The district court granted summary judgment in favor of the company on each of Frieler’s claims. The Court of Appeals affirmed, reasoning in part that there was no evidence that the company knew or should have known of Janiak’s behavior until after Frieler complained and that the company then took reasonable, appropriate action.

The Minnesota Supreme Court affirmed the dismissal of the assault and battery claims, ruling that Frieler had failed to establish that the conduct by Janiak was foreseeable. However, the Court reversed summary judgment on the sexual harassment claim, allowing the claim to proceed ahead in the trial court. In doing so, the Court adopted the standard first articulated by the U.S. Supreme Court in the 1998 cases of Burlington Industries Inc. v. Ellerth and Faragher v. City of Boca Raton . Thus, the Frieler decision may impose greater employer liability for sexual harassment by a supervisor under the MHRA. An employee does not need to prove that the employer knew or should have known about the sexual harassment and failed to take timely and appropriate action. The employer is liable for unlawful harassment inflicted or created by a supervisor with immediate (or successively higher) authority over the employee. The employer has an affirmative defense to liability or damages, but only where no tangible employment action has been taken against the employee and the employer can show that (a) it exercised reasonable care to prevent and promptly correct sexually harassing behavior, and (b) the employee unreasonably failed to take advantage of the preventive or corrective opportunities provided by the employer or to otherwise avoid harm.

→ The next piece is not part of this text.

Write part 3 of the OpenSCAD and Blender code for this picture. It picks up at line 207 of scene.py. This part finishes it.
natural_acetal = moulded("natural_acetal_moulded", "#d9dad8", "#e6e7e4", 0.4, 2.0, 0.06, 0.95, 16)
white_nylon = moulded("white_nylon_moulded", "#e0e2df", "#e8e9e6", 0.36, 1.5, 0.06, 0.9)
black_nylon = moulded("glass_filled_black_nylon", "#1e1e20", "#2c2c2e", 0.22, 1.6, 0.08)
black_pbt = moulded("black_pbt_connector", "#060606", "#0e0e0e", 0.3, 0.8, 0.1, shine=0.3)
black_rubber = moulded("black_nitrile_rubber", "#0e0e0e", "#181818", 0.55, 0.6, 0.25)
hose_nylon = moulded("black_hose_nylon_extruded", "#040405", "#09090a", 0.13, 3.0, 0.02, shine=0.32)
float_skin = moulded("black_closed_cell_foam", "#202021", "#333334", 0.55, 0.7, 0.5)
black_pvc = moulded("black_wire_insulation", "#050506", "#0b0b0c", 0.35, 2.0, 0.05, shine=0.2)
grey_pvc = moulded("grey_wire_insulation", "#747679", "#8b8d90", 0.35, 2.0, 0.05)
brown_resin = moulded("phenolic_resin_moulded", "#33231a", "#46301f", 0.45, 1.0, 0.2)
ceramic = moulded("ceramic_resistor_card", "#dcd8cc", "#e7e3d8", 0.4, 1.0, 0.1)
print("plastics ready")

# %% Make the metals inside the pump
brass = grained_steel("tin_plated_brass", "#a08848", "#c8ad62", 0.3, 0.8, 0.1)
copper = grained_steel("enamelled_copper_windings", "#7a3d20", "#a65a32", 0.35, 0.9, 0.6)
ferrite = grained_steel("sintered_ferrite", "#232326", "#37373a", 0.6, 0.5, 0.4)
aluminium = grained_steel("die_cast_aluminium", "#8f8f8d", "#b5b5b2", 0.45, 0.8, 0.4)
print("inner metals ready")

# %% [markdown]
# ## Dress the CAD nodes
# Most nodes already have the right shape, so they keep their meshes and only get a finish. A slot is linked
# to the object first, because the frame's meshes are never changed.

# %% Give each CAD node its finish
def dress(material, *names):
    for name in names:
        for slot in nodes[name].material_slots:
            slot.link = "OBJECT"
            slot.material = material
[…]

The Minnesota Supreme Court’s adoption of the federal standard is perhaps not surprising; however, the Court’s direction as to what constitutes a “supervisor” for vicarious liability purposes gives one pause. The company argued that Frieler’s sexual harassment claim should be dismissed, even under the federal standard, because Janiak was not Frieler’s supervisor. The Court, however, adopted the broader Equal Employment Opportunity Commission (EEOC) definition of supervisor which provides that an individual qualifies as an employee’s supervisor if “the individual has authority to undertake or recommend tangible employment decisions affecting the employee; or . . . the individual has authority to direct the employee’s daily work activities.”

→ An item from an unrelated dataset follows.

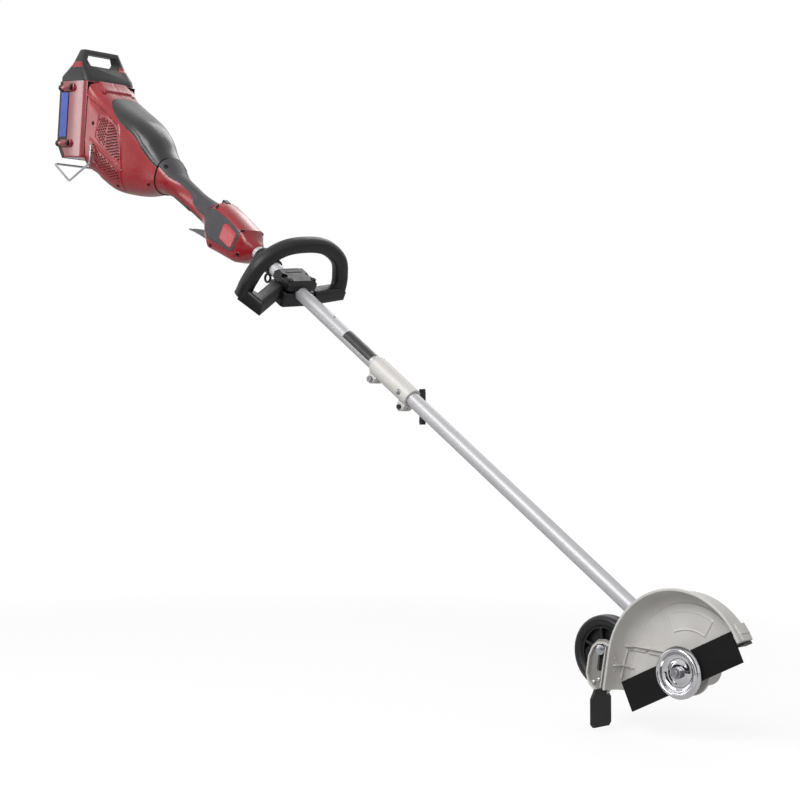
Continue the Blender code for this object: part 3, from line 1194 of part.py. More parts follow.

In permitting her claim to proceed, the Court relied upon these points:

  • Janiak was the supervisor in the shipping department when Frieler applied for the open position, and Janiak had input into the decision to hire her.
  • Janiak was given authority to determine whether Frieler’s attendance issues would interfere with the duties of the shipping department position.
  • Janiak used his position as shipping department supervisor to bring Frieler to the limited-access room where the alleged sexual harassment took place.
  • The alleged sexual harassment occurred while Frieler was being considered for the open position.

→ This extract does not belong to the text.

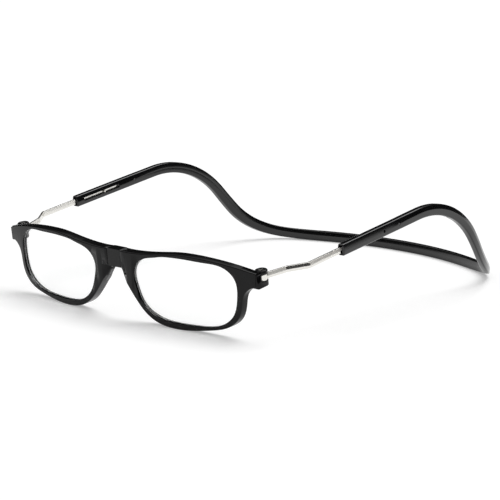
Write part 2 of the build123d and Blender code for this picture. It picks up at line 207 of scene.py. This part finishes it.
def side_line():
    """Side view of the band's middle line: temple, ear hump, drop and heel on to the table."""
    pitch = degrees(asin(slide[2]))
    start = np.array([hinge[1] + mouth_reach * slide[1], hinge[2] + mouth_reach * slide[2]])
    crest = hinge[2] + hump_start_reach * slide[2]
    fall = crest + hump_radius * (cos(radians(drop_angle)) - slide[1]) - band_height / 2
    heel_drop = heel_radius * (1 - cos(radians(drop_angle)))
    steps = [(hump_start_reach - mouth_reach, 0),
             (hump_radius * radians(pitch + drop_angle), -pitch - drop_angle),
             ((fall - heel_drop) / sin(radians(drop_angle)), 0),
             (heel_radius * radians(drop_angle), drop_angle),
             (heel_radius, 0)]
    return bent_line(start, pitch, steps, side_spacing)


def plan_line():
    """Plan view of the left half of the band's middle line, from its mouth to the middle of the neck.

    It is a straight temple and then arcs, each given by its radius and the heading where it ends. The last
    arc's radius brings it to the middle as it comes square to it.
    """
    steps, turned, x = [(temple_straight, 0)], 0.0, slide_x
    for radius, until in (side_bend, lead_bend, corner_bend):
        steps.append((radius * radians(until - turned), until - turned))
        x -= radius * (cos(radians(turned)) - cos(radians(until)))
        turned = until
    neck_radius = x / cos(radians(turned))
    steps.append((neck_radius * radians(90 - turned), 90 - turned))
    start = np.array([slide_x, hinge[1] + mouth_reach * slide[1]])
    return bent_line(start, 90, steps, row_spacing)


def band_section(outer, inner):
    """Section of the band, as points across and up.

    Each side is given by how far it draws in above and below, and by the height of its ridge.
    """
    edge, ridge, outer_foot, corner_points = 0.0006, 0.0003, 0.0007, 7
    half_width, half = band_thickness / 2, band_height / 2
    corners = [(half_width - outer[0], half), (half_width, outer[2]), (half_width - outer[1], -half),
               (inner[1] - half_width, -half), (-half_width, inner[2]), (inner[0] - half_width, half)]
    return rounded_outline(corners, [edge, ridge, outer_foot, edge, ridge, edge], corner_points)


def band_points():
    """Grid of the band's skin: rows along the middle line, columns round the section.

    The section turns from the sleeve's into the strip's, and draws in at the mouth by a quarter circle.
    A column lies across the plan line by its place across the section. Its height is that of the side line
    at the same place, and it then moves square to the side line by its place up the section.
    """
    end_round, end_rows, least_gap = 0.0009, 7, 0.0001
    fade_start, fade_length, least_sine = 0.03, 0.016, 0.2
    sleeve = band_section((0.0004, 0.0003, -0.0003), (0.0005, 0.0003, -0.0003))
    strip = band_section((0.0006, 0.0003, 0.0003), (0.0003, 0.0003, 0.0002))
    side_points, side_angle = side_line()[1:]
    along, points, angle = plan_line()
    early = end_round * (1 - np.cos(np.linspace(0, np.pi / 2, end_rows)))
    rows = np.append(early, along[along > end_round + least_gap])
    inset = end_round - np.sqrt(end_round ** 2 - np.maximum(end_round - rows, 0) ** 2)
    fade = np.clip((rows - fade_start) / fade_length, 0, 1)[:, None]
    fade = fade * fade * (3 - 2 * fade)
    across = ((1 - fade) * sleeve[:, 0] + fade * strip[:, 0]) * (1 - inset * 2 / band_thickness)[:, None]
    up = ((1 - fade) * sleeve[:, 1] + fade * strip[:, 1]) * (1 - inset * 2 / band_height)[:, None]
    turn = np.interp(rows, along, angle)
    base_y = np.interp(rows, along, points[:, 1])[:, None] - across * np.cos(turn)[:, None]
    slope = np.interp(base_y, side_points[:, 0], side_angle)
    height = np.interp(base_y, side_points[:, 0], side_points[:, 1])
    shift = -up * np.sin(slope) / np.maximum(np.sin(turn), least_sine)[:, None]
    place = rows[:, None] + shift
    turned = np.interp(place, along, angle)
    x = np.interp(place, along, points[:, 0]) + across * np.sin(turned)
    y = np.interp(place, along, points[:, 1]) - across * np.cos(turned) + np.minimum(place, 0)
    left = np.stack([x, y, height + up * np.cos(slope)], 2)
    right = left[-2::-1] * [-1, 1, 1]
    return np.concatenate([left, right])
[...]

All eyes will be on the Frieler case as it proceeds forward and on subsequent cases as Minnesota courts grapple with who is a supervisor for purposes of determining vicarious liability in sexual harassment cases.
Members of our Employment Group are pleased to assist in all aspects of harassment risk management, including the development of effective written policies, advice regarding practices and investigations, and employee training.

Takeaway

In light of the Frieler decision, it is important that employers provide periodic, separate training of individuals who are in true positions of authority. It is equally important that employers provide periodic, mandatory training to all other employees to ensure that the employees understand the standard of workplace behavior expected of them and to ensure that employees know what they should do if they witness, experience, or receive a complaint about inappropriate behavior.